Mingled with these things in later years was introduced another valuable department of instruction. He was more and more called upon to give addresses, especially on manufactures, before Southern audiences, and there was no disposition to criticise him for his anti-slavery record. Another man could hardly be found whose knowledge of manufacturing and of insurance combined made him so fit to give counsel in the new business impulse showing itself at the South. He wrote much (1877) on cotton goods, called for an international cotton exposition, and gave an address at Atlanta, Georgia, which was printed in Boston in 1881.

Looking now at Atkinson’s career with the eyes of a literary man, it seems clear to me that no college training could possibly have added to his power of accumulating knowledge or his wealth in the expression of it.
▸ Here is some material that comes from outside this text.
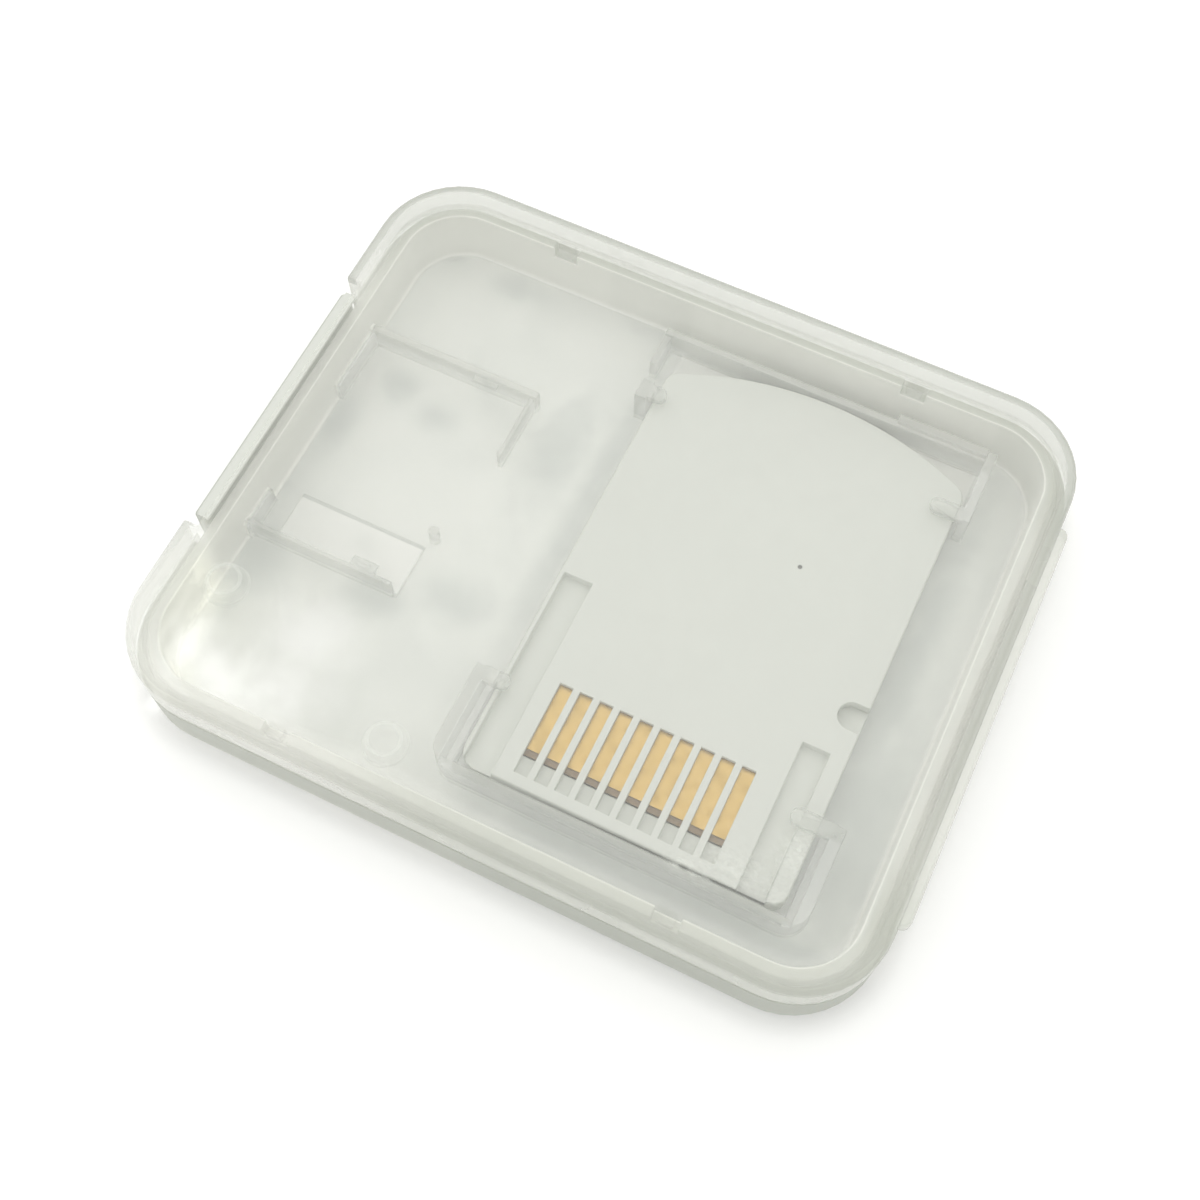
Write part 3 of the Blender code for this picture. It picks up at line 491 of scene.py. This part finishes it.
FINISHES = {
    "tray_plastic": new_material("tray_plastic", tray_plastic),
    "strip_plastic": new_material("strip_plastic", strip_plastic),
    "lid_plastic": new_material("lid_plastic", lid_plastic),
    "adapter_plastic": new_material("card_plastic", card_plastic),
    "contact_gold": new_material("plated_gold", plated_gold),
    "board_laminate": new_material("laminate", laminate),
    "chip_resin": new_material("chip_resin", chip_resin),
    "spring_bronze": new_material("spring_bronze", spring_bronze),
}

# The tray's painted glow, a highlight at its near left corner, is too faint to be sampled as a lamp
for finish in FINISHES.values():
    finish.cycles.emission_sampling = 'NONE'


def dress(obj, slot):
    """Give an object the one finish of its material slot."""
    obj.data.materials.clear()
    obj.data.materials.append(FINISHES[slot])


# Mouldings, with the sharp edges of their CAD solids rounded

def add_piece(name, mesh, body, slot, *replaced):
    """Put a finished mesh in the scene, on its body if it has one of its own."""
    piece = bpy.data.objects.new(name, mesh)
    bpy.context.scene.collection.objects.link(piece)
    dress(piece, slot)
    if body:
        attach(piece, body)
    if replaced:
        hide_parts(*replaced)
    return piece


def softened_mesh(node, radius):
    """A copy of a CAD node's mesh with its sharp edges rounded."""
    mesh = frame["nodes"][node].data.copy()
    bm = bmesh.new()
    bm.from_mesh(mesh)
    bmesh.ops.remove_doubles(bm, verts=bm.verts, dist=0.0005 * MM)
    bmesh.ops.dissolve_limit(bm, angle_limit=math.radians(0.5), verts=bm.verts, edges=bm.edges)
    for face in bm.faces:
        face.smooth = True
    for edge in bm.edges:
        edge.smooth = True
    bm.to_mesh(mesh)
    bm.free()
    holder = bpy.data.objects.new(node + "_softening", mesh)
    bpy.context.scene.collection.objects.link(holder)
    bevel = holder.modifiers.new("edges", 'BEVEL')
    bevel.width = radius
    bevel.segments = 2
    bevel.limit_method = 'ANGLE'
    bevel.angle_limit = math.radians(35)
    bevel.use_clamp_overlap = False
    holder.modifiers.new("normals", 'WEIGHTED_NORMAL')
    bpy.context.view_layer.update()
    shaped = holder.evaluated_get(bpy.context.evaluated_depsgraph_get())
    result = bpy.data.meshes.new_from_object(shaped)
    bpy.data.objects.remove(holder, do_unlink=True)
    return result


def moulding(node, body, slot, radius):
    """Stand a rounded copy of a CAD node in its place."""
    add_piece(node + "_moulding", softened_mesh(node, radius), body, slot, node)


def web(name, level, start_x, end_x):
    """Thin film of plastic along a fold, between the face of the case and the round of the strip."""
    bm = bmesh.new()
    corners = ((-STRIP_HALF, level - WEB_HALF), (STRIP_HALF, level - WEB_HALF),
               (STRIP_HALF, level + WEB_HALF), (-STRIP_HALF, level + WEB_HALF))
    rows = []
    for index in range(WEB_COLUMNS):
        x = start_x + (end_x - start_x) * index / (WEB_COLUMNS - 1)
        rows.append([bm.verts.new((x, y, z)) for y, z in corners])
    for first, second in zip(rows, rows[1:]):
        for corner in range(4):
            after = (corner + 1) % 4
            bm.faces.new((first[corner], first[after], second[after], second[corner]))
    bm.faces.new(rows[0])
    bm.faces.new(rows[-1])
    bmesh.ops.recalc_face_normals(bm, faces=bm.faces)
    mesh = bpy.data.meshes.new(name)
    bm.to_mesh(mesh)
    bm.free()
    piece = add_piece(name, mesh, None, "strip_plastic")
    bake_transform(piece)


for part in frame["record"]["subparts"]:
    dress(frame["nodes"][part["node"]], part["material_slot"])

moulding("tray", "tray_body", "tray_plastic", CASE_EDGE)
moulding("lid", "lid_body", "lid_plastic", CASE_EDGE)
moulding("hinge_strip", "strip_body", "strip_plastic", STRIP_EDGE)
moulding("adapter_contact_shell", "tray_body", "adapter_plastic", CARD_EDGE)
moulding("adapter_label_shell", "tray_body", "adapter_plastic", CARD_EDGE)
web("lower_web", LOWER_FOLD - FOLD_ROUND, HINGE_FACE + 0.05 * MM, FOLD_X)
web("upper_web", UPPER_FOLD + FOLD_ROUND, FOLD_X, HINGE_FACE + 0.05 * MM)


# Table, light and camera

def white_table(nodes):
    """The table's top, lit by what passes through the case, with a painted shadow where the case touches it
    and painted light under it.
    """
    by_camera = nodes.add("ShaderNodeLightPath", out="Is Camera Ray")
    mirrored = nodes.add("ShaderNodeLightPath", out="Is Glossy Ray")
    through = nodes.add("ShaderNodeLightPath", out="Is Transmission Ray")
    matt = nodes.add("ShaderNodeBsdfDiffuse", {}, {"Color": colour(0.9, 0.9, 0.9)})
    inside = depth(nodes)
    # Painted shadow round the case's foot, painted light under the case, and painted light under its clear
    # corner
    contact = inside.rise(-1.6 * MM, 0.0) * inside.fall(0.3 * MM, 1.2 * MM)
    under = inside.rise(0.6 * MM, 1.4 * MM)
    painted_corner_light = 0.15 * spots(nodes, CLEAR_AND_LIT_SPOTS) + 0.5 * spots(nodes, GLINTS)
    level = 0.2 + 0.08 * under - 0.15 * contact + painted_corner_light
    strength = level * by_camera + 0.1 * mirrored + 0.1 * through
    glow = nodes.add("ShaderNodeEmission", {}, {"Color": colour(1, 1, 1), "Strength": strength})
    return nodes.add("ShaderNodeAddShader", {}, {0: matt, 1: glow})


def table():
    """A wide flat table under the case."""
    mesh = bpy.data.meshes.new("table")
    corners = [(TABLE_HALF * x, TABLE_HALF * y, 0) for x, y in ((-1, -1), (1, -1), (1, 1), (-1, 1))]
    mesh.from_pydata(corners, [], [(0, 1, 2, 3)])
    mesh.materials.append(new_material("white_table", white_table))
    obj = bpy.data.objects.new("table", mesh)
    obj.location.z = TABLE_TOP
    bpy.context.scene.collection.objects.link(obj)


def sky():
    """White studio, brighter towards the far left, where the soft light stands."""
    world = bpy.data.worlds.new("studio")
    bpy.context.scene.world = world
    world.use_nodes = True
    world.node_tree.nodes.clear()
    nodes = Nodes(world.node_tree)
    direction = nodes.add("ShaderNodeTexCoord", out="Generated")
    towards = nodes.add("ShaderNodeVectorMath", {"operation": 'DOT_PRODUCT'},
                        {0: direction, 1: LIGHT_FROM.normalized()}, out="Value")
    strength = 0.85 + 0.5 * towards.rise(0.4, 1.0)
    light = nodes.add("ShaderNodeBackground", {}, {"Color": colour(1.0, 1.0, 0.975),
                                                   "Strength": strength})
    nodes.add("ShaderNodeOutputWorld", {}, {"Surface": light})


def camera():
    """The camera of the photograph: 1200 by 1200, looking down at 65 degrees."""
    data = bpy.data.cameras.new("camera")
    data.sensor_width = SENSOR_MM
    data.sensor_fit = 'HORIZONTAL'
    data.lens = LENS_MM
    data.clip_start = 5 * MM
    obj = bpy.data.objects.new("camera", data)
    obj.location = CAMERA_PLACE
    obj.rotation_euler = [math.radians(turn) for turn in CAMERA_TURNS]
    bpy.context.scene.collection.objects.link(obj)
    bpy.context.scene.camera = obj


table()
sky()
camera()
bpy.context.scene.view_settings.view_transform = 'Standard'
But the academic tradition might have best added to these general statements in each case some simple address or essay which would bring out clearly to the minds of an untrained audience the essential points of each single theme. Almost everything he left is the talk of a specially trained man to a limited audience, also well trained,—at least in the particular department to which he addresses himself. The men to whom he talks may not know how to read or write, but they are all practically versed in the subjects of which he treats. He talks as a miner to miners, a farmer to farmers, a cook to cooks; but among all of his papers which I have examined, that in which he appears to the greatest advantage to the general reader is his “Address before the Alumni of Andover Theological Seminary” on June 9, 1886. Here he speaks as one representing a wholly different pursuit from that of his auditors; a layman to clergymen, or those aiming to become so. He says to them frankly at the outset, “I have often thought [at church] that if a member of the congregation could sometimes occupy the pulpit while the minister took his place in the pew, it might be a benefit to both. The duty has been assigned to me to-day to trace out the connection between morality and a true system of political or industrial economy.”